* **EXERCISE DESCRIPTION**:
Extract, without alteration, each line from the start of the listing to the line bearing "pad_tree, *TOPSTITCHED, from_above=False)".

════

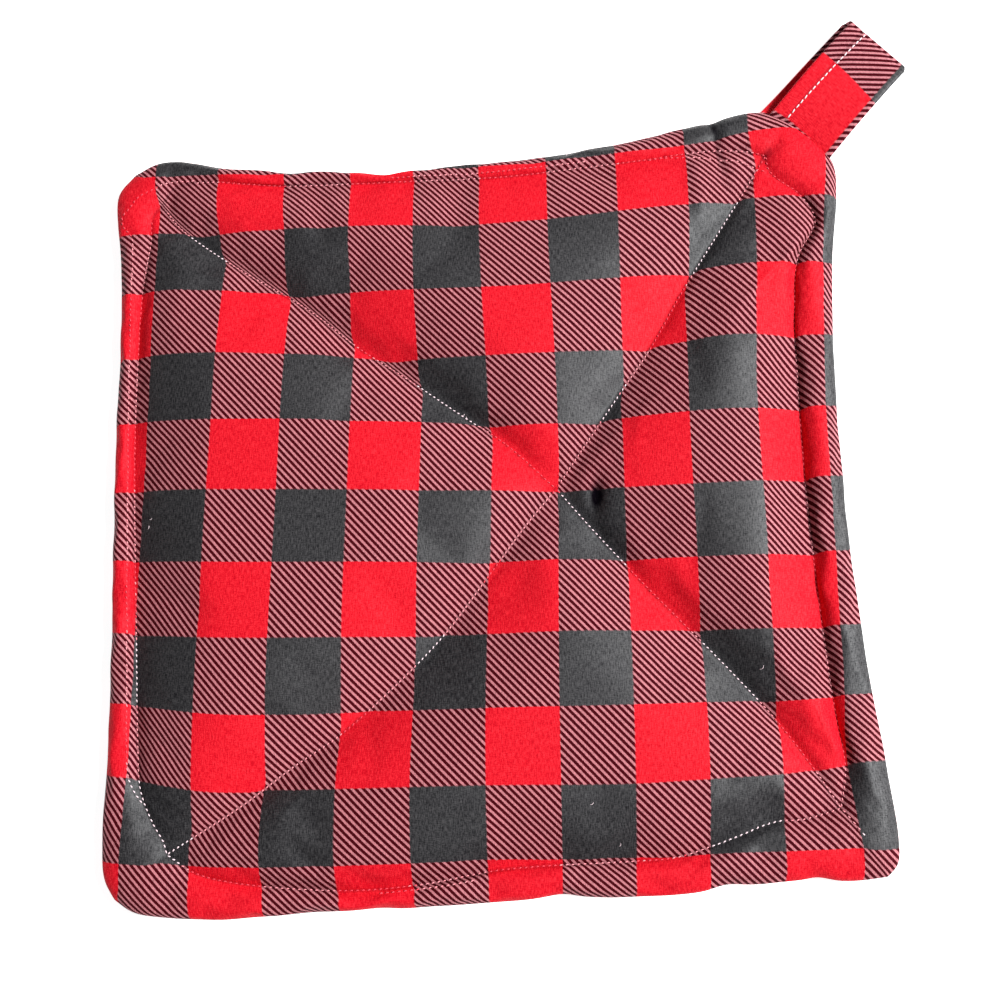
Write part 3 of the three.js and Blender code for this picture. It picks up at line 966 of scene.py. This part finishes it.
pad_tree = surface_tree(pad)
diagonals = [part_of_row(arm, shares) for arm, shares in zip(ARMS, ARM_SHARES)]
top_row, left_row = part_of_row(SEAMS[1], TOP_SHARES), part_of_row(SEAMS[2], LEFT_SHARES)
outer_rows = [SEAMS[0], top_row, left_row, SEAMS[3]] + [smooth_curve(rows) for rows in OTHER_ROWS]
sew("quilting", diagonals, pad_tree, *QUILTED, dye=red_under)
sew("topstitching", outer_rows, pad_tree, *TOPSTITCHED, dye=red_under)
sew("back_quilting", diagonals, pad_tree, *QUILTED, from_above=False)
sew("back_topstitching", SEAMS, pad_tree, *TOPSTITCHED, from_above=False)

# Bits of lint and thread ends on the cloth. Columns are x, y, bearing, length.
LINT = (
    (-111, -8, 70, 1.6), (-110.4, -5.5, 20, 1.2), (78.7, -55, 45, 2.2), (27, -94, 35, 1.4),
    (35, -106, 60, 1.3), (-11, 26.5, 30, 1.6), (23.8, 114.6, 100, 1.7), (-10, 25.6, 80, 1.1),
)
LINT_THICKNESS = 0.15
LINT_BEND = 0.25  # of its length
LINT_STEP = 0.3  # beside its middle, to tell which way it runs


def cling(name, rows, tree):
    """One mesh of short fibres on a surface, each bent sideways by bend * length * t^2."""
    points, faces, count = [], [], 0
    for x, y, bearing, length in rows:
        shape, sides = stitch_shape(length, LINT_THICKNESS)
        shape[:, 1] += LINT_BEND * length * (2 * shape[:, 0] / length) ** 2
        turn = math.radians(bearing)
        place = np.array([[x, y]])
        step = LINT_STEP * np.array([[math.cos(turn), math.sin(turn)]])
        laid, joined, _ = lay_on(tree, place, place + step, place - step, shape, sides, True, np.zeros(1))
        points.append(laid)
        faces.append(joined + count)
        count += len(laid)
    mesh = new_mesh(name, np.vstack(points), np.vstack(faces))
    mesh.materials.append(pink_thread)
    new_piece(name, mesh)


cling("lint", LINT, pad_tree)


# The hanging loop
# A strip of the same cotton, folded lengthwise into four, topstitched near one edge, doubled
# over and caught in the pad's upper right corner; its legs stand a little apart.
STRIP_WIDTH = 24.6
STRIP_THICK = 1.4
LOOP_ROOT = np.array([101.5, 120.5])
LOOP_TIP = np.array([128.3, 150.8])
LOOP_Z = 4.9
ROOT_PARTING = 0.9
ROOT_TUCK = 1.4  # the legs go on into the seam at the pad's edge
FOLD_RADIUS = 1.5
LEG_SWELL = 2.55
SWELL_FULLNESS = 0.62
REAR_SKEW_ROOT = 3.6  # the rear leg lies this far left of the front one
REAR_SKEW_FOLD = 2.4
REAR_SKEW_POWER = 3
LOOP_SIDE = 0.6  # the front leg's middle lies this far right of the line to the tip
FOLD_SLANT = 0.1  # the fold runs back by this much for each millimetre to the right
FOLD_SHORT = 1.7  # and at its middle ends this far short of the tip
LOOP_WAVER = (0.12, 9, 31)
LEG_STEPS = 60
FOLD_STEPS = 14
ACROSS_STEPS = 36
TOPSTITCH_IN = 6.0  # from the strip's left edge
STITCH_DIP = 0.16  # how deep the topstitching draws the strip in
STITCH_DIP_REACH = 0.8
EDGE_ROUND = 4  # points round each folded edge
BESIDE_LOOP = 25  # the pad's edge counts within this distance of the loop's line
RIM_STEPS = 400

loop_length = float(np.linalg.norm(LOOP_TIP - LOOP_ROOT))
leg_length = loop_length - FOLD_RADIUS
along_loop = (LOOP_TIP - LOOP_ROOT) / loop_length
across_loop = np.array([along_loop[1], -along_loop[0]])
rim_fine = np.vstack([rim_at(side, np.linspace(0, 1, RIM_STEPS)) for side in (0, 1)]) - LOOP_ROOT
rim_fine = rim_fine[abs(rim_fine @ across_loop) < BESIDE_LOOP]
rim_fine = rim_fine[np.argsort(rim_fine @ across_loop)]


def edge_reach(across):
    """How far along the loop the turned edge reaches at a place across it."""
    return np.interp(across, rim_fine @ across_loop, rim_fine @ along_loop)


def strip_section():
    """Round the strip: flat upper and lower faces joined by half circles at the folded edges.
    Both faces dip at the topstitching by dip * exp(-(distance / reach)^2)."""
    thick = STRIP_THICK / 2
    flat = STRIP_WIDTH / 2 - thick
    a = np.linspace(-flat, flat, ACROSS_STEPS)
    dip = STITCH_DIP * np.exp(-(((a + STRIP_WIDTH / 2 - TOPSTITCH_IN) / STITCH_DIP_REACH) ** 2))
    turn = np.linspace(np.pi / 2, -np.pi / 2, EDGE_ROUND + 2)[1:-1]
    right = np.stack([flat + thick * np.cos(turn), thick * np.sin(turn)], 1)
    upper = np.stack([a, thick - dip], 1)
    lower = np.stack([a[::-1], -(thick - dip[::-1])], 1)
    return np.vstack([upper, right, lower, -right])


def loop_middle():
    """Share, along, rise and rear share of the stations: rear leg out, round the fold, front leg
    back. Each leg bows by swell * sin(pi * share)^fullness."""
    share = np.arange(LEG_STEPS) / LEG_STEPS
    bow = LEG_SWELL * np.sin(np.pi * share) ** SWELL_FULLNESS
    rise = ROOT_PARTING + (FOLD_RADIUS - ROOT_PARTING) * share + bow
    angle = np.pi * (np.arange(FOLD_STEPS + 1) / FOLD_STEPS - 0.5)
    fold = leg_length + FOLD_RADIUS * np.cos(angle)
    along = np.concatenate([share * leg_length, fold, share[::-1] * leg_length])
    rises = np.concatenate([-rise, FOLD_RADIUS * np.sin(angle), rise[::-1]])
    shares = np.concatenate([share, np.ones(FOLD_STEPS + 1), share[::-1]])
    rear = np.concatenate([np.ones(LEG_STEPS), np.linspace(1, 0, FOLD_STEPS + 1), np.zeros(LEG_STEPS)])
    return shares, along, rises, rear


def loop_surface():
    """The section carried along the middle line, square to it, its root cut to the pad's edge.
    Also how far each station lies along the strip, and each point across it."""
    section = strip_section()
    shares, along, rises, rear = loop_middle()
    run, climb = np.gradient(along), np.gradient(rises)
    length = np.hypot(run, climb)
    lean, upright = climb / length, run / length
    skew = rear * (REAR_SKEW_ROOT + (REAR_SKEW_FOLD - REAR_SKEW_ROOT) * shares**REAR_SKEW_POWER)
    across = section[None, :, 0] - skew[:, None] + LOOP_SIDE
    start = edge_reach(across) - ROOT_TUCK
    legs = start + (leg_length - start) * shares[:, None]
    place = np.where(shares[:, None] < 1, legs, along[:, None]) + lean[:, None] * section[None, :, 1]
    place -= shares[:, None] * (FOLD_SHORT + FOLD_SLANT * across)
    flat = LOOP_ROOT + place[..., None] * along_loop + across[..., None] * across_loop
    height = LOOP_Z + rises[:, None] - upright[:, None] * section[None, :, 1]
    points = np.dstack([flat, height + lattice_noise(flat, LOOP_WAVER)])
    walked = np.append(0, np.cumsum(np.hypot(np.diff(along), np.diff(rises))))
    return points, walked, across + skew[:, None]


loop_points, loop_walked, loop_across = loop_surface()
stations, around = loop_points.shape[:2]
ring = np.arange(around)
tube = np.stack([ring, (ring + 1) % around, (ring + 1) % around + around, ring + around], 1)
loop_faces = (tube[None] + np.arange(stations - 1)[:, None, None] * around).reshape(-1, 4)

# Each end is closed by a ladder of faces between the section's upper and lower half
rung = np.arange(around // 2 - 1) - EDGE_ROUND // 2
partner = 2 * ACROSS_STEPS + EDGE_ROUND - 1 - rung
ladder = np.stack([rung, rung + 1, partner - 1, partner], 1) % around
far_ladder = ladder[:, ::-1] + (stations - 1) * around
loop_quads = np.vstack([loop_faces[:, ::-1], ladder, far_ladder])
loop_mesh = new_mesh("hanging_loop", in_frame(loop_points.reshape(-1, 3)), loop_quads)
hanging_loop = new_piece("hanging_loop", loop_mesh)
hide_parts("loop")

# Print on the loop: its columns run along the strip, so the hatching lies level in the picture
LOOP_CHECK = 23.4  # stretched a little when the strip was pressed
LOOP_PRINT_ALONG = 24.6  # from the root to the end of the red check
LOOP_PRINT_ACROSS = 10.9
LOOP_PRINT_SLANT = 0.1  # the strip was cut a little off the grain
from_root = np.minimum(loop_walked, loop_walked[-1] - loop_walked)
loop_u = 2 + (from_root[:, None] + LOOP_PRINT_SLANT * loop_across - LOOP_PRINT_ALONG) / LOOP_CHECK
loop_v = 1 + (loop_across - LOOP_PRINT_ACROSS) / LOOP_CHECK
loop_print_map = np.stack([loop_u, loop_v], -1).reshape(-1, 2)
keep_print(loop_mesh, loop_print_map[loop_quads])
loop_mesh.materials.append(printed_cotton("loop_cotton"))
# Distance from the loop's topstitching, for painted shade along it
keep(loop_mesh, "gap", abs(loop_across + STRIP_WIDTH / 2 - TOPSTITCH_IN).ravel())
flat_size = (STRIP_WIDTH * MM, loop_walked[-1] * MM)

# Its topstitching, in one straight row
LOOP_STITCHED = (1.95, 1.7, 0.46, 4)  # pitch, length, thread and slant
ROW_FROM_EDGE = 0.2
ROW_FROM_TIP = 1.5
ROW_DRIFT = 1.2  # how far in from the left edge it has come at the tip
row_side = TOPSTITCH_IN - STRIP_WIDTH / 2
row_start = along_loop * (edge_reach(row_side) + ROW_FROM_EDGE) + across_loop * row_side
row_end = along_loop * (loop_length - ROW_FROM_TIP) + across_loop * (row_side + ROW_DRIFT)
loop_row = smooth_curve(np.stack([LOOP_ROOT + row_start, LOOP_ROOT + row_end]))
sew("loop_stitches", [loop_row], surface_tree(hanging_loop), *LOOP_STITCHED)


# Floor and light
# A white table, a strong soft light from the right and a pale room all round.
FLOOR_HALF = 3.0
FLOOR_TONE = 0.93
FLOOR_ROUGHNESS = 0.9
FLOOR_GLOW = 0.85  # it is burnt out to white in the photograph
floor_corners = np.array([[-1, -1, 0], [1, -1, 0], [1, 1, 0], [-1, 1, 0]]) * FLOOR_HALF
floor_mesh = new_mesh("floor", floor_corners, np.array([[0, 1, 2, 3]]))
new_object("floor", floor_mesh)
floor_material, start = new_material("white_table")
start.surface(
    Base_Color=(FLOOR_TONE, FLOOR_TONE, FLOOR_TONE, 1),
    Roughness=FLOOR_ROUGHNESS,
    Emission_Color=(1, 1, 1, 1),
    Emission_Strength=FLOOR_GLOW,
)
floor_mesh.materials.append(floor_material)

LIGHT_BEARING = math.radians(8)  # from the right
LIGHT_HEIGHT = math.radians(47)
LIGHT_DISTANCE = 2.6
LIGHT_SIZE = 0.5
LIGHT_WATTS = 129
LIGHT_COLOUR = (0.98, 1.0, 1.0)
ROOM_LIGHT = 0.16
light_data = bpy.data.lights.new("key_light", "AREA")
light_data.size, light_data.energy, light_data.color = LIGHT_SIZE, LIGHT_WATTS, LIGHT_COLOUR
light = new_object("key_light", light_data)
level = math.cos(LIGHT_HEIGHT)
light_x, light_y = level * math.cos(LIGHT_BEARING), level * math.sin(LIGHT_BEARING)
towards_light = Vector((light_x, light_y, math.sin(LIGHT_HEIGHT)))
light.location = towards_light * LIGHT_DISTANCE
light.rotation_mode = "QUATERNION"
light.rotation_quaternion = (-towards_light).to_track_quat("-Z", "Y")

world = bpy.data.worlds.new("room")
scene.world = world
world.use_nodes = True
backdrop = world.node_tree.nodes["Background"].inputs
backdrop["Color"].default_value = (1, 1, 1, 1)
backdrop["Strength"].default_value = ROOM_LIGHT
scene.view_settings.view_transform = "Standard"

════

* **EXPECTED ANSWER**:
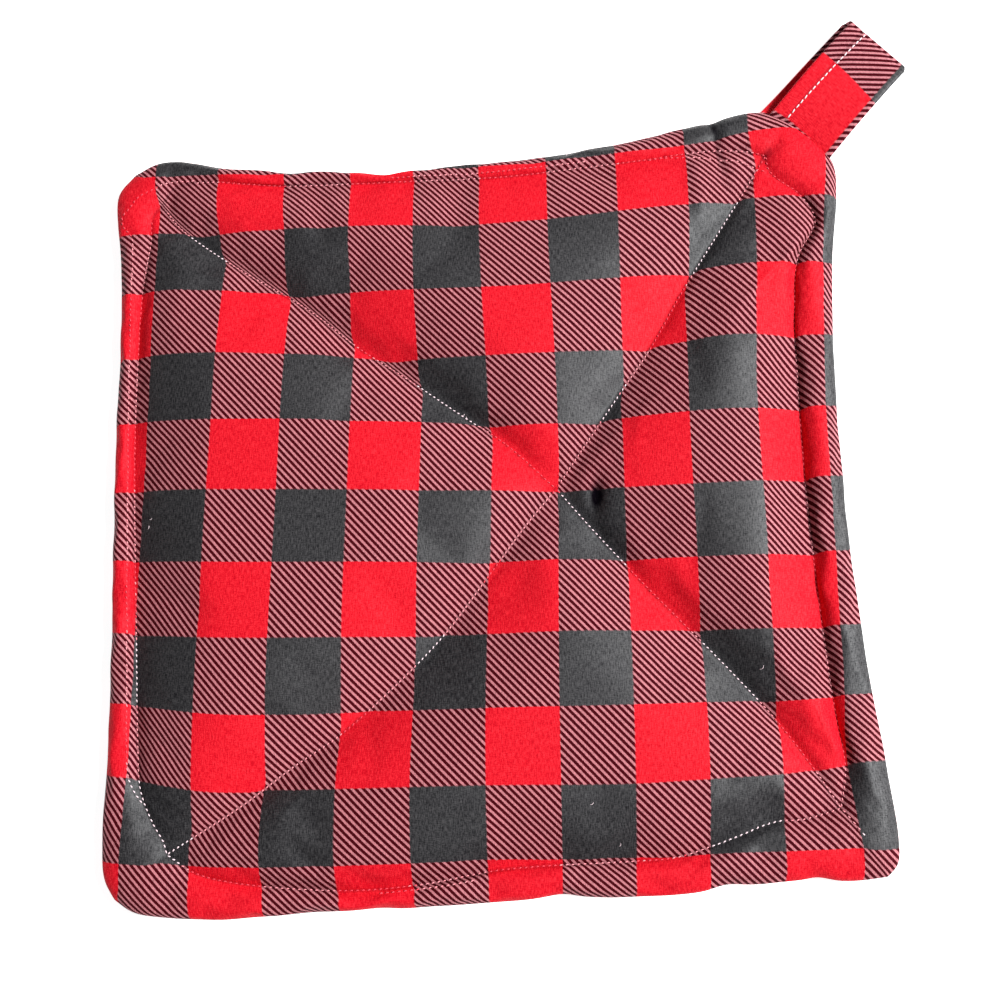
Write part 3 of the three.js and Blender code for this picture. It picks up at line 966 of scene.py. This part finishes it.
pad_tree = surface_tree(pad)
diagonals = [part_of_row(arm, shares) for arm, shares in zip(ARMS, ARM_SHARES)]
top_row, left_row = part_of_row(SEAMS[1], TOP_SHARES), part_of_row(SEAMS[2], LEFT_SHARES)
outer_rows = [SEAMS[0], top_row, left_row, SEAMS[3]] + [smooth_curve(rows) for rows in OTHER_ROWS]
sew("quilting", diagonals, pad_tree, *QUILTED, dye=red_under)
sew("topstitching", outer_rows, pad_tree, *TOPSTITCHED, dye=red_under)
sew("back_quilting", diagonals, pad_tree, *QUILTED, from_above=False)
sew("back_topstitching", SEAMS, pad_tree, *TOPSTITCHED, from_above=False)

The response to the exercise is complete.